The ‘Precision Wall’ in Financial Logic

For a long time, fully homomorphic encryption (FHE) has been considered the ultimate frontier of cryptography: the promise of processing data while it remains entirely encrypted. Yet for blockchain developers, the technology has largely remained a “museum piece”—mathematically brilliant but too computationally heavy to withstand the demands of real-world financial applications.

Fhenix, a pioneer in encrypted smart contracts, has changed this narrative by unveiling Decomposed BFV (DBFV). This is not a minor benchmark tweak; it is a fundamental rewiring of how exact encrypted arithmetic scales for production environments.

In decentralized finance ( DeFi), approximation is seen as a non-starter. While some FHE schemes prioritize speed through estimated results, financial logic demands the perfect precision of exact schemes like BFV. However, as integers grow from 8-bit to the 64-bit or 128-bit values required for global markets, BFV hits what experts call a “precision wall.”

As the numbers scale, the cryptographic “noise” in each calculation grows exponentially. To keep data readable, the system must perform a bootstrap—an expensive computational reset that creates a massive performance bottleneck. Past a certain scale, these costs render applications impractical.

Fhenix’s breakthrough replaces monolithic encryption with a strategy of decomposition. Instead of one massive, noise-heavy ciphertext, DBFV breaks data into smaller, independently managed chunks or “limbs,” during encryption.

“Unlike with TFHE [Torus FHE], there aren’t really explicit ‘carry’ bits between the limbs,” said Chris Peikert, a computer science professor at the University of Michigan. “The ‘carries’ are performed automatically by the homomorphic operations, and the limbs are kept ‘small’ by the reduction operation.”

This achieves a cleaner start for calculations. Smaller chunks significantly slow noise growth, allowing for deeper circuits and more operations before a bootstrap is required. While individual multiplications are slightly more complex, the drastic reduction in total noise remediation enables the sustained, high- volume workloads modern blockchains demand.

The Architect’s View: Throughput vs. Latency

The FHE debate often pits low-latency “boolean” schemes against high-throughput arithmetic ones. Guy Zyskind, founder of Fhenix, argues that DBFV is the superior choice for complex applications like a “private Uniswap.”

“The private Uniswap was a big motivator,” Zyskind said. “Operations like dividing encrypted numbers were extremely slow in other schemes, but DBFV handles arithmetic much faster. Ultimately, throughput is the metric that matters. If we want to reach Visa-scale, we need the high capacity DBFV provides.”

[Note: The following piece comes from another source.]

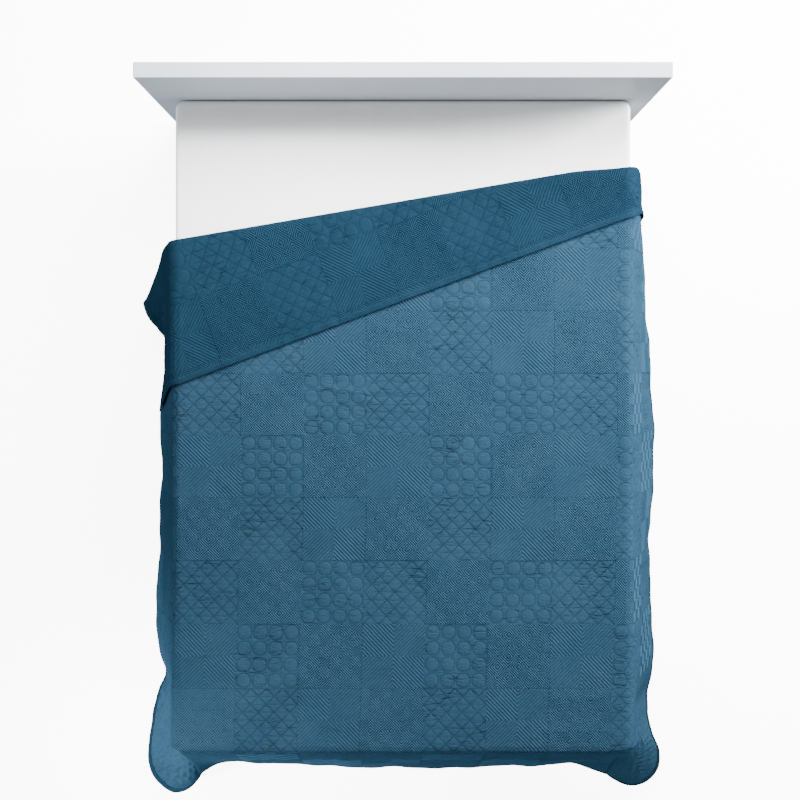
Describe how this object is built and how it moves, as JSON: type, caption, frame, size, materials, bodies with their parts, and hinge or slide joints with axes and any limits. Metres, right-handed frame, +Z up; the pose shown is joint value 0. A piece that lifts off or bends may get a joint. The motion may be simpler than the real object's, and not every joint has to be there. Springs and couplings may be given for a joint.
{
  "type": "embossed bedspread on a bed",
  "caption": "Quilted bedspread with an embossed patchwork of squares, draped over a plain bed with its top edge folded back on the slant; mattress, slatted frame and headboard below.",
  "frame": {"origin": "on the floor, at the middle of the underside of the centre leg, under the middle of the mattress", "axes": "+Z up, +X across the bed to the right seen from the foot, +Y along the bed towards the headboard"},
  "size_m": [1.7451, 2.3345, 0.85],
  "materials": {
    "quilted_cloth": "matt microfibre with a soft sheen, teal blue, embossed",
    "mattress_cloth": "white jersey cover",
    "grey_board": "pale grey satin lacquer",
    "frame_board": "pale grey satin lacquer",
    "slat_wood": "bare light wood"
  },
  "bodies": {
    "root": {"bedspread": "quilted_cloth", "mattress": "mattress_cloth", "headboard": "grey_board", "side_rail_left": "frame_board", "side_rail_right": "frame_board", "foot_rail": "frame_board", "leg_foot_left": "frame_board", "leg_foot_right": "frame_board", "leg_centre": "frame_board", "ledger_left": "slat_wood", "ledger_right": "slat_wood", "centre_beam": "slat_wood", "slat_01": "slat_wood", "slat_02": "slat_wood", "slat_03": "slat_wood", "slat_04": "slat_wood", "slat_05": "slat_wood", "slat_06": "slat_wood", "slat_07": "slat_wood", "slat_08": "slat_wood", "slat_09": "slat_wood", "slat_10": "slat_wood", "slat_11": "slat_wood", "slat_12": "slat_wood"}
  },
  "joints": []
}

Through single instruction, multiple data (SIMD) packing, DBFV processes thousands of values in parallel. This allows a network to move from processing a single private transaction at a time to handling an entire block of encrypted financial state simultaneously.

Beyond the math, DBFV addresses an existential crisis for institutions: the loss of edge on transparent chains. In a public environment, every strategy is visible, exposing traders to front-running and copy-trading. By enabling dark pools and private credit markets, DBFV lets institutions maintain their “alpha” while benefiting from on-chain efficiency.

“Dark pools and private credit are basic building blocks in TradFi that have been elusive on-chain due to a lack of privacy,” Zyskind said. “DBFV makes these markets a practical reality.”

Fhenix will integrate DBFV later this year, effectively “weaponizing” cryptography to eliminate a bottleneck many thought insurmountable. For developers, the message is clear: The ceiling for private on-chain finance has been lifted. From dark pools to complex lending, exact FHE is no longer dead on arrival—it is ready for prime time.

FAQ ❓

  • What is DBFV and why does it matter for DeFi? DBFV is Fhenix’s new FHE scheme that scales exact encrypted arithmetic for real-world finance.
  • How does DBFV improve performance compared to BFV? It decomposes data into smaller “limbs,” slowing noise growth and reducing costly bootstraps.
  • Why is DBFV important for institutions worldwide? It enables private markets like dark pools and credit on-chain, preserving institutional alpha.
  • When will DBFV be available to developers? Fhenix plans to integrate DBFV later this year for production-ready encrypted smart contracts.